Q. Tell us a bit about your organisation and the service it provides – and your role within it.

Helsinki University Press (HUP) is a non-commercial, open-access publisher of high-quality scholarly literature. We publish monographs, edited volumes, and journals. Publication decisions are based on the academic quality of manuscripts, and all publications go through a rigorous peer review process. All our books are available in PDF and print on demand, and the majority are also available in EPUB. Starting in 2023, we are making our PDFs and EPUBs accessible following the Web Content Accessibility Guidelines (WCAG) 2.2.

HUP offers professional publishing services for the academic community and welcomes submissions from researchers all over the world. We pride ourselves on providing researchers with a channel to publish and disseminate their results effectively and fairly. We believe that open access is the best way to reach worldwide audiences, including readers in the Majority World but also those outside academic institutions who may find accessing research behind high paywalls to be a major challenge.

Q. Why did you decide to join OASPA and what do you hope to get out of your OASPA membership?

For a new and expanding publishing house, it is important to engage with the wider open-access community. For us, OASPA is a key organization connecting different actors in the field, and we hope that our membership will be beneficial for us in many ways. It will be particularly helpful to be kept abreast of the latest developments and initiatives in open scholarship, and be able to participate in OASPA activities (meetings, events, discussions, etc.) as full members. We believe that diversity is a key facet of OASPA as it brings deeper understanding to open scholarship from different angles, including those outside of HUP’s current areas of expertise.

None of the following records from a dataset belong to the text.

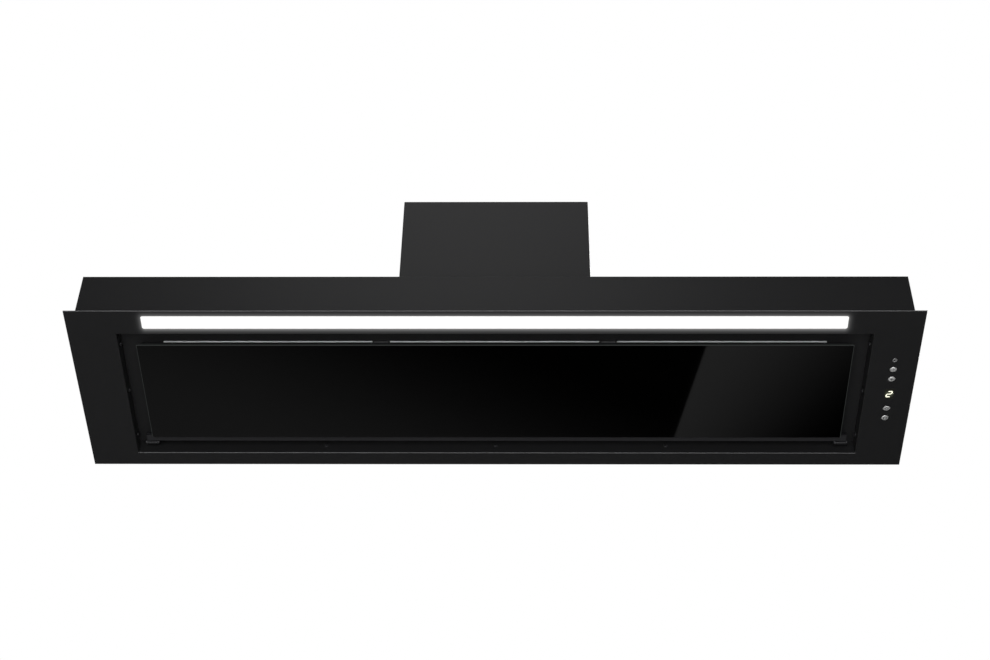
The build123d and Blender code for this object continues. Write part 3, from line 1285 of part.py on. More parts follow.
def lead_clips():
    """Saddles under the body's top that hold the leads."""
    top = body_top - BODY_SHEET
    low = LEAD_HEIGHT - LEAD_RADIUS - LEAD_CLIP_MARGIN
    reach = LEAD_RADIUS + LEAD_CLIP_MARGIN
    half = LEAD_CLIP_WIDTH / 2
    places = [(x, CONTROL_LEAD_Y) for x in CONTROL_CLIP_PLACES]
    places += [(x, DRIVER_LEAD_Y) for x in DRIVER_CLIP_PLACES]
    clips = []
    for x, y in places:
        clip = block(x - half, x + half, y - reach, y + reach, low, top)
        clips.append(clip - rod_x(LEAD_RADIUS + LEAD_FIT, x - half - 1, x + half + 1, y, LEAD_HEIGHT))
    return group(clips)


def screw_group(places, length):
    return [placed(pan_screw(length), origin, direction) for origin, direction in places]


os.makedirs("parts", exist_ok=True)

save(face_plate(), "face_plate")
save(canopy_shell(), "canopy_shell")
save(group((end_cap(-1), end_cap(1))), "end_caps")
save(filter_deck(), "filter_deck")
save(group(screw_group(recess_screw_places(), SCREW_LENGTH)), "recess_screws")

for name, middle in filter_places().items():
    save(filter_frame(middle), "filter_frame_" + name)
    save(filter_mesh(middle), "filter_mesh_" + name)
    save(filter_latch(middle), "filter_latch_" + name)
save(group(latch_cup(middle) for middle in filter_places().values()), "latch_cups")

save(glass_pane(), "glass_pane")
save(panel_tray(), "panel_tray")
save(group(hinge_arm(x) for x in hinge_places()), "hinge_arms")
save(group(hinge_bracket(x) for x in hinge_places()), "hinge_brackets")
save(group(hinge_pin(x) for x in hinge_places()), "hinge_pins")
save(group(catch_housing(x) for x in catch_places()), "catch_housings")
save(group(block(*magnet_bounds(x)) for x in catch_places()), "catch_magnets")
save(group(strike_plate(x) for x in catch_places()), "strike_plates")

save(light_diffuser(), "light_diffuser")
save(light_channel(), "light_channel")
save(light_board(), "light_board")
clip_places = [(index - (CLIP_COUNT - 1) / 2) * CLIP_PITCH for index in range(CLIP_COUNT)]
save(group(light_clip(x) for x in clip_places), "light_clips")
save(light_driver(), "light_driver")

for name, y in button_places.items():
    save(push_button(y), name)
save(group((display_lens(), sensor_lens())), "control_lenses")
save(block(*module_bounds()), "display_module")
save(control_housing(), "control_housing")
save(control_cover(), "control_cover")
save(control_board(), "control_board")

save(motor_tower(), "motor_tower")
save(tower_lid(), "tower_lid")
chassis_places = tower_foot_places() + lid_screw_places() + collar_screw_places()
chassis_places += hinge_screw_places() + driver_screw_places()
save(group(screw_group(chassis_places, SCREW_LENGTH)), "chassis_screws")
save(duct_collar(), "duct_collar")
save(damper_flap(-1), "damper_flap_front")
save(damper_flap(1), "damper_flap_back")
save(damper_pin(), "damper_pin")
save(mains_gland(), "mains_gland")

save(scroll_half(1), "scroll_front")
save(scroll_half(-1), "scroll_back")
save(outlet_adapter(), "outlet_adapter")
save(impeller(), "impeller")
save(motor_shaft(), "motor_shaft")
save(motor_body(), "motor_body")
save(motor_bracket(), "motor_bracket")
save(rubber_bushes(), "rubber_bushes")
save(blower_rails(), "blower_rails")
save(group(blower_screws()), "blower_screws")

save(terminal_box(), "terminal_box")
save(terminal_lid(), "terminal_lid")
save(capacitor(), "capacitor")
save(wiring_leads(), "wiring_leads")
save(lead_clips(), "lead_clips")
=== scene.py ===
"""Looks of the built-in range hood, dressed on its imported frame, in metres.

The face plate's underside is z = 0. +X is the user's right, +Y is the wall, +Z is up.
"""
import bpy
import bmesh
import json
import math
from mathutils import Matrix, Vector


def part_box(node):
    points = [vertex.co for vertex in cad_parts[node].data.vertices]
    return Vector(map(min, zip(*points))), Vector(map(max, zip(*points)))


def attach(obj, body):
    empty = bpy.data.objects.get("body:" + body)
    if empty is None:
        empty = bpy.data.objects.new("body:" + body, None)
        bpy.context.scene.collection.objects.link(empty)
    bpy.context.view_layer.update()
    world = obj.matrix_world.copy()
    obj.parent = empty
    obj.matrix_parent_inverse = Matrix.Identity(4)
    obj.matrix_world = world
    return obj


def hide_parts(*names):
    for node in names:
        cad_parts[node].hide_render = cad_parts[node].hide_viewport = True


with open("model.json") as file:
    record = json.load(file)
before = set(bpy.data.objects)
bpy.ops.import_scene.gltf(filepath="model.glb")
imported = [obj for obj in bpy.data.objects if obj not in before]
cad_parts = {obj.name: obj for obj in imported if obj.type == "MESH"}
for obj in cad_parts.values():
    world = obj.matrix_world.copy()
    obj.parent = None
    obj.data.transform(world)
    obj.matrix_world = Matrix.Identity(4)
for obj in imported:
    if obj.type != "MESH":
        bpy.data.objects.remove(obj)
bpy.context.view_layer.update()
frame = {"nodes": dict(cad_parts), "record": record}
MM = 0.001

# Camera: below and in front of the hood, looking up at its underside
CAMERA_PLACE = (0.04447, -2.02998, -2.05153)
CAMERA_YAW = 1.286
CAMERA_TILT = 137.026
CAMERA_ROLL = 0.936
CAMERA_LENS = 72.887

# Studio: floor, dim front of the room, and how far the floor is lifted to white for the camera
FLOOR_HEIGHT = -2.6
FLOOR_SIZE = 40.0
ROOM_FRONT = -3.6
ROOM_HALF = 9.0
ROOM_TOP = 5.0
FLOOR_WHITE = 0.85
WORLD_LEVEL = 0.1

# Reflecting cards: outline, height, places and levels where the light starts and ends, and the way it grows
CARDS = {
    "left_card": (((-2.4, 0.2), (2.4, 0.2), (2.4, 2.6), (-2.4, 2.6)), -1.0,
                  ((0.72, 0.0), (1.3, 0.128)), (-0.5, 0.866, 0)),
    "slant_card": (((0.473, 0.6), (2.2, 0.6), (2.2, 1.6), (0.278, 1.6)), -0.99,
                   ((-1.2, 0.0), (-0.78, 0.25)), (-0.866, -0.5, 0)),
}

# Soft boxes: place, aim, size in metres and power in watts
LAMPS = {
    "back_box": ((1.3, 2.4, 2.3), (0, 0, 0.1), (1.8, 1.2), 150),
    "high_box": ((-0.18, -2.2, 3.0), (-0.05, -0.13, 0.1), (1.4, 1.2), 6),
    "key_box": ((-0.2, -2.3, -1.8), (0, 0, 0), (2.7, 1.8), 110),
}

# Light strip, and the glow on the paint beside it that is painted into the plate's coat as emission
STRIP_SPILL = 0.22
STRIP_SPILL_REACH = 3.1 * MM
STRIP_SPILL_SQUEEZE = 1.25
STRIP_HALF_LENGTH = 493.0 * MM
STRIP_HALF_WIDTH = 11.8 * MM
STRIP_CORNER = 4.5 * MM
LED_PITCH = 16.0 * MM
OPAL_LEVEL = 0.84
OPAL_RIPPLE = 0.02

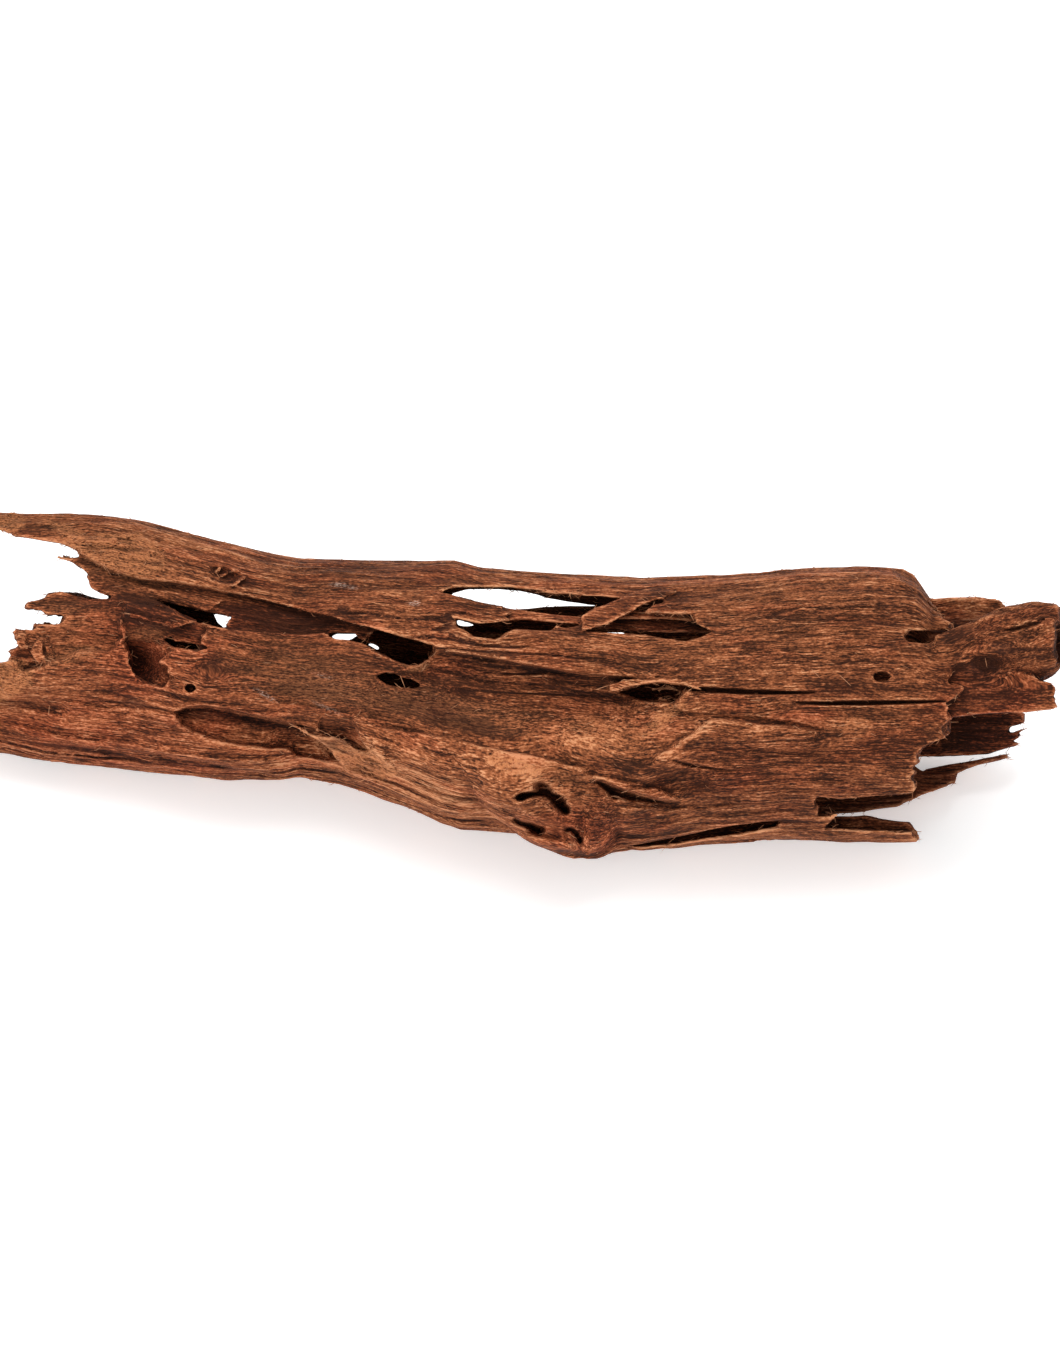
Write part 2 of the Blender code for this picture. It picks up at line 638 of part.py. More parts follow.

Q. What are the short- and medium-term priorities for your organisation in relation to open scholarship? / How is your organization adapting for a future where open-access publishing
is the default?

Ever since HUP was established in 2017, it was clear that the modus operandi of the press would be diamond open access. Since launching our first books in 2020, one of our primary goals has been in making sure that open-access publishing is of top quality, and we are happy that we have kept our standards high from the very beginning. For example, one of our monographs, The Kobane Generation: Kurdish Diaspora Mobilising in France by Mari Toivanen, was awarded the 2022 Alixa Naff Book Prize in Migration Studies. Another monograph, Scraps of Hope in Banda Aceh by Marjaana Jauhola, was awarded an Honourable Mention by the International Political Sociology Section (IPS) of the International Studies Association at their 2022 Best Book Award.

We strongly believe that publishing high-quality research monographs and edited volumes benefits the whole open-access community that desperately seeks solutions for sustainable funding models for academic books.

Q. What do you think are the main challenges for the communication of scholarship generally in the near future?

We find the lack of sustainable funding models for open-access books a major challenge. There seems to be a lot of interest in diamond open access publishing, but funding currently seems to be focused on journals. University library budgets are tied up in big journal deals and/or transformative agreements, and most of the money goes into STEM journals. This creates an imbalance in access to research, with particularly negative effects for the arts, humanities, and social sciences (AHSS) – fields at the core of book publishing. We at HUP believe that AHSS publications should also be made available to a wider readership.

Q. How do you think OASPA can help mitigate those challenges?

As a central organisation and an active network of the open-access community, OASPA can set the standards for high quality and ethical open-access publishing. It also creates a platform for discussing industry best practices and issues that need solving. OASPA can take a leading role in raising awareness of the benefits of open-access publishing and in promoting the development of sustainable business models and policies that support the industry.